The proposed bills look to reduce the 35% corporate tax to anywhere from 20% to 25%. A recent rumor has it coming in at 22%. There are other significant changes on the corporate side, such as the rules on expensing and the deductibility of interest, but most Americans want to know, “What does tax reform mean for me?”
This question cannot yet be answered because of major differences between the House and Senate plans. For instance, the House version reduces the number of tax brackets to four and maintains the top individual tax rate of 39.6%, while the Senate version maintains seven tax brackets but decreases the top tax rate to 38.5%. The Senate’s plan repeals the ObamaCare mandate while the House’s doesn’t.
However, we can give an educated guess that the provisions that are the same in both bills will hold up through the reconciliation process, such as the doubling of the standard deduction and repeal of the state and local tax deduction (which affects Californians the most, with a top income tax rate of 13.3%). The estate tax is likely to be much less . . . well . . . taxing. Also, people with large mortgages will lose the ability to deduct interest payments.
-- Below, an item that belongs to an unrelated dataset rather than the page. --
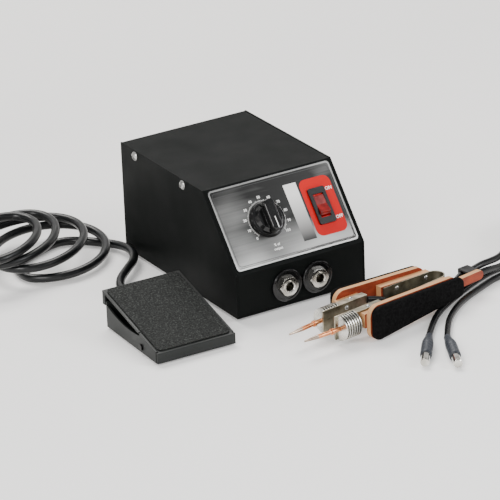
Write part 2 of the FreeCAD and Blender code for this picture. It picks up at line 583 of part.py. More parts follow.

Members of the House and Senate are engaging in a conference committee to resolve differences between their plans. We’ll have a much better idea about how tax reform will affect different filers after they come out of conference.
Meanwhile, the stock market continues its eight-year bull market, no doubt spurred on by the likelihood of lower corporate taxes. And the bull market may continue for another eight years. Who knows? We certainly know knowledgeable people who can list credible reasons that the bull market is not over.
But our good friend Michael Lewitt, in his latest monthly newsletter, lists several reasons one might be concerned. These are things that have occurred this calendar year (our comments in brackets and italics):
- A painting (which may be fake) sold for $450 million.
- Bitcoin (which may be worthless) soared nearly 700% from $952 to ~$8000. [He wrote this a little over a week ago]
- The Bank of Japan and European Central Bank bought $2 trillion of [financial] assets.
- Global debt rose above $225 trillion to more than 324% of GDP.
- S. corporations sold a record $1.75 trillion of bonds.
- European high-yield bonds traded at a yield under 2%. [High-yield bonds are considered risky and should trade at a much higher interest rate]
- Argentina, a serial defaulter, sold 100-year bonds in an oversubscribed offer.
- Illinois, hopelessly insolvent, sold 3.75% bonds to bondholders fighting for allocations.
- Global stock market capitalization skyrocketed by $15 trillion to over $85 trillion and a record 113% of global GDP.
- The market cap of the FANGs [Facebook, Amazon, Netflix, Google] increased by more than $1 trillion.
- S&P 500 volatility dropped to 50-year lows and Treasury volatility to 30-year lows. [Complacency frequently precedes calamity]
- Money-losing Tesla Inc. sold 5% bonds with no covenants as it burned $4+ billion in cash and produced very few cars.
At Boyer & Corporon Wealth Management we are cognizant of valuations and invest our clients’ money in a manner that is consistent with the level of risk they need.